Second, if the Jewish community cedes the progressive agenda to the Democratic party and its left wing, then as that party undergoes the process of reconstituting itself in the wake of its awful defeat this past November, there will be precious little room in it to be observant, staunchly pro-Israel, and a Democrat. As I see it, that would be an unmitigated catastrophe, leaving us an unenviable choice between Republican, socially regressive politics that are pro-Israel, and Democratic, liberal progressive politics that are, at best, luke-warm to Israel. We are closer to that situation now than we have ever been before, and it leaves me with a terribly uneasy feeling. And just to put this out there, who knows what the Republican party will look like a year from now, or what Donald Trump’s policies towards Israel will be? Thinking the Republican party will be a safe zone for Israel, even if you can abide their social policies, is a big assumption.
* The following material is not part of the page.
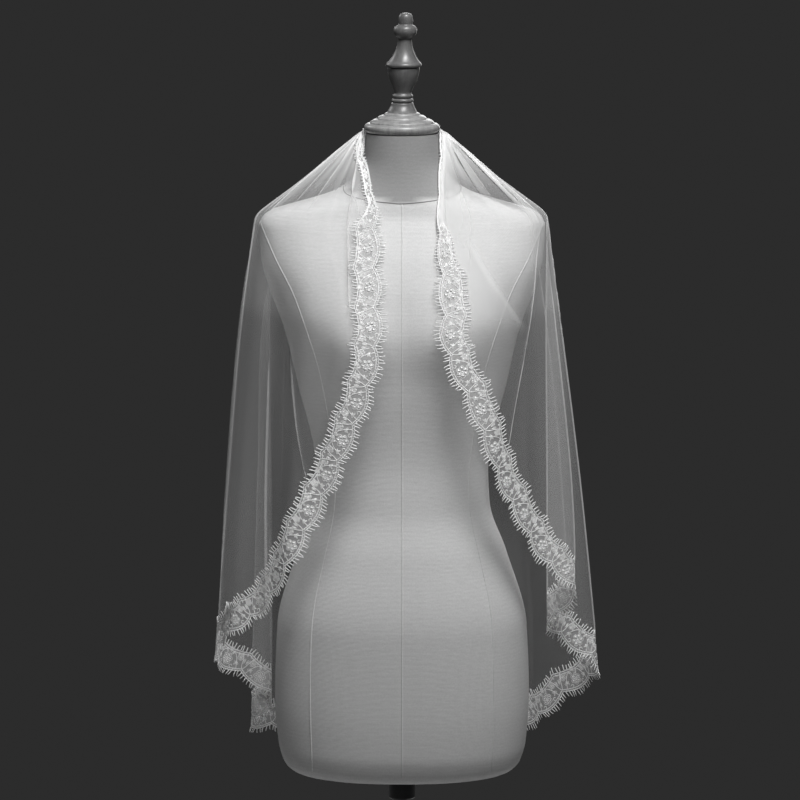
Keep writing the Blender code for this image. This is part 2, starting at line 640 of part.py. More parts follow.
def neck_cap(material):
    """The turned wooden cap on the neck."""
    profile = (
        (0.0405, 0.0000), (0.0436, 0.0014), (0.0450, 0.0050), (0.0436, 0.0092), (0.0405, 0.0108),
        (0.0395, 0.0113), (0.0382, 0.0132), (0.0335, 0.0160), (0.0312, 0.0168), (0.0300, 0.0173),
        (0.0286, 0.0190), (0.0236, 0.0210), (0.0222, 0.0217), (0.0206, 0.0236), (0.0180, 0.0245),
    )
    turned("neck_cap", [(r, CAP_Z + h) for r, h in profile], 36, material)


def finial(material):
    """The turned finial: collar, two beads, urn, ring, bell and knob."""
    profile = (
        (0.0174, 0.0000), (0.0168, 0.0020), (0.0138, 0.0078), (0.0129, 0.0108), (0.0114, 0.0113),
        (0.0129, 0.0128), (0.0129, 0.0148), (0.0114, 0.0163), (0.0104, 0.0167), (0.0118, 0.0180),
        (0.0118, 0.0202), (0.0104, 0.0218), (0.0102, 0.0236), (0.0128, 0.0300), (0.0158, 0.0368),
        (0.0180, 0.0440), (0.0189, 0.0524), (0.0184, 0.0540), (0.0206, 0.0545), (0.0214, 0.0562),
        (0.0205, 0.0584), (0.0186, 0.0602), (0.0143, 0.0660), (0.0110, 0.0730), (0.0090, 0.0800),
        (0.0081, 0.0878), (0.0090, 0.0894), (0.0122, 0.0914), (0.0138, 0.0955), (0.0136, 0.0995),
        (0.0118, 0.1034), (0.0088, 0.1046), (0.0086, 0.1066), (0.0087, 0.1124), (0.0078, 0.1160),
        (0.0052, 0.1178),
    )
    placed = [(r, FINIAL_Z + h) for r, h in profile]
    turned("finial", placed, 20, material, lean=FINIAL_LEAN)


def stand(material):
    """The pole with its mounting flange under the form, and the round base plate with its hub."""
    flange_top = FORM_BOTTOM - SEAM_GAP
    pole = (
        (POLE_RADIUS, HUB_TOP + SEAM_GAP),
        (POLE_RADIUS, flange_top - FLANGE_THICK - 0.012),
        (POLE_RADIUS + 0.005, flange_top - FLANGE_THICK - 0.010),
        (POLE_RADIUS + 0.005, flange_top - FLANGE_THICK),
        (FLANGE_RADIUS, flange_top - FLANGE_THICK),
        (FLANGE_RADIUS, flange_top),
    )
    turned("pole", pole, 24, material)
    base = (
        (BASE_RADIUS - 0.0015, 0.0),
        (BASE_RADIUS, 0.0015),
        (BASE_RADIUS, BASE_THICK - 0.003),
        (BASE_RADIUS - 0.003, BASE_THICK),
        (HUB_RADIUS + 0.006, BASE_THICK + 0.0015),
        (HUB_RADIUS, BASE_THICK + 0.006),
        (HUB_RADIUS - 0.002, HUB_TOP - 0.003),
        (HUB_RADIUS - 0.005, HUB_TOP),
    )
    turned("base_plate", base, 48, material)


def main():
    for old in list(bpy.data.objects):
        bpy.data.objects.remove(old)
    tulle_finish = finish("tulle", (0.90, 0.90, 0.90), 0.9, alpha=0.35)
    lace_finish = finish("lace", (0.93, 0.93, 0.93), 0.8)
    linen = finish("linen", (0.66, 0.66, 0.66), 0.9)
    wood = finish("turned_wood", (0.50, 0.50, 0.50), 0.55)
    black = finish("black_metal", (0.02, 0.02, 0.02), 0.4, metallic=0.6)
    edge = edge_curve()
    cuts = tulle(edge, tulle_finish)
    lace_and_fringe(edge, cuts, lace_finish)
    form_body(linen)
    neck_cap(wood)
    finial(wood)
    stand(black)


main()
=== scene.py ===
"""How the bridal veil and its dress form look: stand, covered form, turned wood, tulle and eyelash lace.

Metres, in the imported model's frame: +Z up, the floor at Z 0, the front towards -Y, left towards -X.
"""

import math

import bmesh
import bpy
import numpy as np
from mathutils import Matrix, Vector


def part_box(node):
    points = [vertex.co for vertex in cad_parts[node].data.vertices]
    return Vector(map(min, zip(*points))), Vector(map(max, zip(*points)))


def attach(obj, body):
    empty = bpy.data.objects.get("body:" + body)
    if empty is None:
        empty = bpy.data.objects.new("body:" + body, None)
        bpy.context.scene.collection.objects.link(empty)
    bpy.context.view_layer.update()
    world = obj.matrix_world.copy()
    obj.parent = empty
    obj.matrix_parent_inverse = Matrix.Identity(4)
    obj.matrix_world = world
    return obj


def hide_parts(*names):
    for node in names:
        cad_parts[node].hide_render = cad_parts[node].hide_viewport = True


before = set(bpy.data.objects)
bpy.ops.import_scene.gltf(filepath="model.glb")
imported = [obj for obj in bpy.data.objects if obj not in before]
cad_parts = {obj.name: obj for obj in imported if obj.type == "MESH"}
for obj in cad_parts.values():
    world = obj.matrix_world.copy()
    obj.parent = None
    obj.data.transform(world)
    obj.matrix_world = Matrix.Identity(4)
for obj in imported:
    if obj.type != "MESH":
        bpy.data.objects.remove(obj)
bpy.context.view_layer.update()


# Stand
# A round steel plate with a turned hub, and a steel tube that screws to the board under the form.
# Both are powder coated in satin black.
POLE_RADIUS = 0.011
SOCKET_RADIUS = 0.016
FLANGE_RADIUS = 0.045
FLANGE_THICK = 0.004
HUB_RADIUS = 0.022
STAND_SEGMENTS = 96
SCREW_RADIUS = 0.0038
SCREW_CIRCLE = 0.034
BLACK = (0.012, 0.012, 0.013, 1)


def start_clean():
    """Leaves edit mode and deselects everything, the model's own nodes too."""
    if bpy.context.object and bpy.context.object.mode != "OBJECT":
        bpy.ops.object.mode_set(mode="OBJECT")
    bpy.ops.object.select_all(action="DESELECT")


def rounded_path(points, samples):
    """Centripetal curve through points, as `samples` points."""
    p = np.array(points, float)
    p = np.vstack((2 * p[0] - p[1], p, 2 * p[-1] - p[-2]))
    gaps = np.maximum(np.linalg.norm(np.diff(p, axis=0), axis=1), 1e-9) ** 0.5
    at = np.concatenate(([0.0], np.cumsum(gaps)))
    u = np.linspace(at[1], at[-2] - 1e-9, samples)
    k = np.clip(np.searchsorted(at, u, side="right") - 1, 1, len(at) - 3)

    def mix(q0, q1, t0, t1):
        share = ((u - t0) / (t1 - t0))[:, None]
        return q0 * (1 - share) + q1 * share

    q = [p[k + j] for j in (-1, 0, 1, 2)]
    t = [at[k + j] for j in (-1, 0, 1, 2)]
    a1, a2, a3 = mix(q[0], q[1], t[0], t[1]), mix(q[1], q[2], t[1], t[2]), mix(q[2], q[3], t[2], t[3])
    b1, b2 = mix(a1, a2, t[0], t[2]), mix(a2, a3, t[1], t[3])
    return mix(b1, b2, t[1], t[2])


def turned(name, profile, segments, lean=0.0):
    """A piece turned on a lathe: a disc extruded ring by ring through (radius, height) points."""
    start_clean()
    radius, foot = profile[0]
    bpy.ops.mesh.primitive_circle_add(vertices=segments, radius=radius, fill_type="NGON", location=(0, 0, foot))
    piece = bpy.context.object
    piece.name = name
    bpy.ops.object.transform_apply(location=True, rotation=True, scale=True)
    bpy.ops.object.mode_set(mode="EDIT")
    bpy.ops.mesh.select_all(action="SELECT")
    for (near, low), (far, high) in zip(profile, profile[1:]):
        bpy.ops.mesh.extrude_region_move(TRANSFORM_OT_translate={"value": (lean * (high - low), 0, high - low)})
        centre = (lean * (high - foot), 0, high)
        bpy.ops.transform.resize(value=(far / near, far / near, 1), center_override=centre)
    bpy.ops.mesh.select_all(action="SELECT")
    bpy.ops.mesh.normals_make_consistent(inside=False)
    bpy.ops.object.mode_set(mode="OBJECT")
    bpy.ops.object.shade_smooth_by_angle(angle=math.radians(40))
    return piece


def plain_finish(name, colour, roughness, metallic=0.0):
    """A new material, its shader and its two lists of nodes and links."""
    made = bpy.data.materials.new(name)
    made.use_nodes = True
    nodes, links = made.node_tree.nodes, made.node_tree.links
    shader = nodes["Principled BSDF"]
    shader.inputs["Base Color"].default_value = colour
    shader.inputs["Roughness"].default_value = roughness
    shader.inputs["Metallic"].default_value = metallic
    return made, shader, nodes, links


def add_node(nodes, kind, **settings):
    """A shader node with its settings, and inputs given by name."""
    made = nodes.new(kind)
    inputs = settings.pop("inputs", {})
    for key, value in settings.items():
        setattr(made, key, value)
    for key, value in inputs.items():
        made.inputs[key].default_value = value
    return made


def ramp_between(nodes, low, high, dark, light):
    """A colour ramp from dark at `low` to light at `high`."""
    made = nodes.new("ShaderNodeValToRGB")
    made.color_ramp.elements[0].position = low
    made.color_ramp.elements[0].color = (dark, dark, dark, 1)
    made.color_ramp.elements[1].position = high
    made.color_ramp.elements[1].color = (light, light, light, 1)
    return made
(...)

Which leads me to my third and final thought…
I am well aware that the Jews who were fleeing Nazi Europe were not the same as today’s Muslims fleeing Syria and other Arab countries. As Rodgers and Hammerstein reminded us so poignantly, you’ve got to be carefully taught how to hate, and many of today’s Muslim refugees were, indeed, taught. But for the life of me, as a religious Jew, I simply don’t know or understand how one can avoid the implications of the Torah’s repeated (thirty-six times!) teaching to love and care for the stranger, for we were strangers in the land of Egypt. We know what it feels like to be rejected in our hour of greatest need. Hate is, indeed, a corrosive power, but love heals many wounds. I see it in my work with the Muslim community in my area; they are deeply and genuinely moved by the response of so many Jews to their situation.
I am, proudly, a religious, observant Jew, a proud, unapologetic Zionist, and I lean much more to a liberal social agenda than to a regressive one. It’s getting lonely out there for folks like me…and it really shouldn’t be.